On Ishiguro’s Visit to UCHICAGO
To: Kazuo Ishiguro
Sir –
I got the opportunity to hear you speak at the University of Chicago in April regarding your literary career and your new book “Never Let Me Go”.
Obviously, like most who’ve read “Remains of the Day”*, I hold you in high esteem. I’ve often called that book one of those few perfect classics of the english language. The doggedness with which we pursue the living of our lives often blinds us to the life itself. It is both an important realization and one that literature is well-equipped to convey. Stevens succeeds in being metaphor for any number of different characters and situations. “Remains…” is one of those few books that I tend to give to people when they visit me for any length of time ( Interpreter of Maladies , Country of My Skull , Fault Lines are currently also in this category of book that I continuously buy, give away, and buy again).

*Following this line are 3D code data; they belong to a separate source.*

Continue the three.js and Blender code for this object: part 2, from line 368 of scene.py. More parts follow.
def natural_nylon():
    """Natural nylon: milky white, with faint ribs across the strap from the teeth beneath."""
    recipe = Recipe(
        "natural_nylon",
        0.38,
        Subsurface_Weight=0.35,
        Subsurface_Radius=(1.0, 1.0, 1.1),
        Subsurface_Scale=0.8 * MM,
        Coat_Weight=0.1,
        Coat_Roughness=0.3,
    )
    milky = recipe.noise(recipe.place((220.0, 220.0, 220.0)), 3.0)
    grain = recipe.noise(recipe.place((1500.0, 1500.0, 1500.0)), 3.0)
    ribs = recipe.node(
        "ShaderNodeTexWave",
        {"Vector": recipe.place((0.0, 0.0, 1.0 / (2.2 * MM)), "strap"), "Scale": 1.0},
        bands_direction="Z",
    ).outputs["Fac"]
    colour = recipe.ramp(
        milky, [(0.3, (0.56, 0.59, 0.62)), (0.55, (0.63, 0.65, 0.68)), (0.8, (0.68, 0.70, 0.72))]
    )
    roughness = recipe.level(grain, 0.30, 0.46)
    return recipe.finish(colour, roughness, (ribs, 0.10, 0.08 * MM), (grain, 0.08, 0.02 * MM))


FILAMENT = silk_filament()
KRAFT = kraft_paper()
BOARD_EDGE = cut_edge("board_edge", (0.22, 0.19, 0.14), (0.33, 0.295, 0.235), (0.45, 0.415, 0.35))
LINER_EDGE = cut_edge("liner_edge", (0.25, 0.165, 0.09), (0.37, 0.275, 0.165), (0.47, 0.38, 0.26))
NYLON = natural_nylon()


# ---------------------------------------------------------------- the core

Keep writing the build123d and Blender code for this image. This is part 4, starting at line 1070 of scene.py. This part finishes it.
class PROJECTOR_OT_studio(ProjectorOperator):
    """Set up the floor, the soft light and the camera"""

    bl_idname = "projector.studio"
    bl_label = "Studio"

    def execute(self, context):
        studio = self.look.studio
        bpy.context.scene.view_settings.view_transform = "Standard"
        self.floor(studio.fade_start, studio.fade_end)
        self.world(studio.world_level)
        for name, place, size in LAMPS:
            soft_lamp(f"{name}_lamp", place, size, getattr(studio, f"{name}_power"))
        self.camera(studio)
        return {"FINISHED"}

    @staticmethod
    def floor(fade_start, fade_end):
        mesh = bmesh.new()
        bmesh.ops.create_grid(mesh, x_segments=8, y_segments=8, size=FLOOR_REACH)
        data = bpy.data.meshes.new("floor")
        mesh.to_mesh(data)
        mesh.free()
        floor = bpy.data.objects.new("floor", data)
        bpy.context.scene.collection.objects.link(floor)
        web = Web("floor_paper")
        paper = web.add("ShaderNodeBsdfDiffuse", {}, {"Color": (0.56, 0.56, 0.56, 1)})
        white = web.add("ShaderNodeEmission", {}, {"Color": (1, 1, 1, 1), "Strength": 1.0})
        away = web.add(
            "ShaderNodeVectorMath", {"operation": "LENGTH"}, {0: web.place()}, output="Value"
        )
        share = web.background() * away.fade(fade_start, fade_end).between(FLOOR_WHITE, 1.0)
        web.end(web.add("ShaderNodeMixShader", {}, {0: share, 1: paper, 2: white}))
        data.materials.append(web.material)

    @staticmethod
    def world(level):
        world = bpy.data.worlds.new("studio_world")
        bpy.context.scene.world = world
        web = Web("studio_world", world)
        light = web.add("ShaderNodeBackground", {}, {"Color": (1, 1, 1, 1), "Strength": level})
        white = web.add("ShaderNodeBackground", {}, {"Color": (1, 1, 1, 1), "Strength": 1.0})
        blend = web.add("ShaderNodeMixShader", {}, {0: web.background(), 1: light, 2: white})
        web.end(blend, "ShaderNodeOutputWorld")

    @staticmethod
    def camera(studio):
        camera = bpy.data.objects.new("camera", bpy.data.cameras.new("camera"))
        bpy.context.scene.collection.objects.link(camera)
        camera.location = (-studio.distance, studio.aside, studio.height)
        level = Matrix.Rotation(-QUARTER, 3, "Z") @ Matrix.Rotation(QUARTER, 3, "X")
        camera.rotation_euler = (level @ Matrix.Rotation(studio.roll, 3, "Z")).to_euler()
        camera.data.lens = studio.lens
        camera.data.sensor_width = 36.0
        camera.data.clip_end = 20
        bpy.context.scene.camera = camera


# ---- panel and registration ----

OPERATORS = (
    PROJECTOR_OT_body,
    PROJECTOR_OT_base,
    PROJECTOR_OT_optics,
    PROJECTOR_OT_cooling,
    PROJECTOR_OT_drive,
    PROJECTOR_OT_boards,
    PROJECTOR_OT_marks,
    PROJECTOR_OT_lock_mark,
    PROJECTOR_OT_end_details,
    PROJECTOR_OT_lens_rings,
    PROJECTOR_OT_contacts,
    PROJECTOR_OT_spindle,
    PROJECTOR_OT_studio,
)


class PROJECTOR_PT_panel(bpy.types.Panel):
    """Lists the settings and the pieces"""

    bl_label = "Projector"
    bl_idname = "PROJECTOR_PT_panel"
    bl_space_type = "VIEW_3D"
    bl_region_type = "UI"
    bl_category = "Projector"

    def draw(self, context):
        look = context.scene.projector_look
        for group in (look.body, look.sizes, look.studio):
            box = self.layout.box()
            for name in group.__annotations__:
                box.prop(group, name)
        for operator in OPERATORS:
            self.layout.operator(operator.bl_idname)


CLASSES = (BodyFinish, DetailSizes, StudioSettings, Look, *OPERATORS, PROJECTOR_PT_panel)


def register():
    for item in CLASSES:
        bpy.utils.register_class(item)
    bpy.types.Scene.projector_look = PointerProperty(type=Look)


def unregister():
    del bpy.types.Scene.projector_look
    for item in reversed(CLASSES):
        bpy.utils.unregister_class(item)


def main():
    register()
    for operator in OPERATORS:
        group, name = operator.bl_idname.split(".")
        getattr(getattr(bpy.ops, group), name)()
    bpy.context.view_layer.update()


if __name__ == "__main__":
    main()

I read it for the first time while I was serving in the Peace Corps and something about the book hit a nerve, and I’ve revisited the book twice in the last 4 years. I enjoyed the book so much, that I can’t bring myself to watch the film — eventhough no less an authority than you yourself has said it is a good kinsman to the book. Anyhow, it’s a great feeling when the people you read end up sounding like the intelligent and reasonable people you’d guess they’d be. Your talk gave me much to think about in terms of the writing process. Your approach — to take the core idea that you want to write about, develop it, nurture it, and then build the story around it — suits my temperament. I like the idea of separating these things out, and feeling free to move the setting in time or space to better serve the core idea/message/observation/question. Too often these things (the ideas, the details, the rest) become a jumbled whole too quickly and we are defeated by the smallest of failings.
I was impressed with your answers in the Q&A session. Too many of the questions were focused on the relationships between books & film (truth be told, I expected better questions from a uchicago crowd) but your answers were insightful. I especially liked the idea of the “unfilmable book” as a worthy goal for a literary experience (the idea that in the modern world, a person who sits down to read a book should get a literary experience… not a pseudo cinematic experience, which would pale next to a genuine cinematic experience).
I’ll go and get a copy of “never let me go” later this summer when I can claw out more time to read.
thanks,
–SR.
Note:
I enjoyed When we were Orphans and The Unconsoled evenif they didn’t change my life.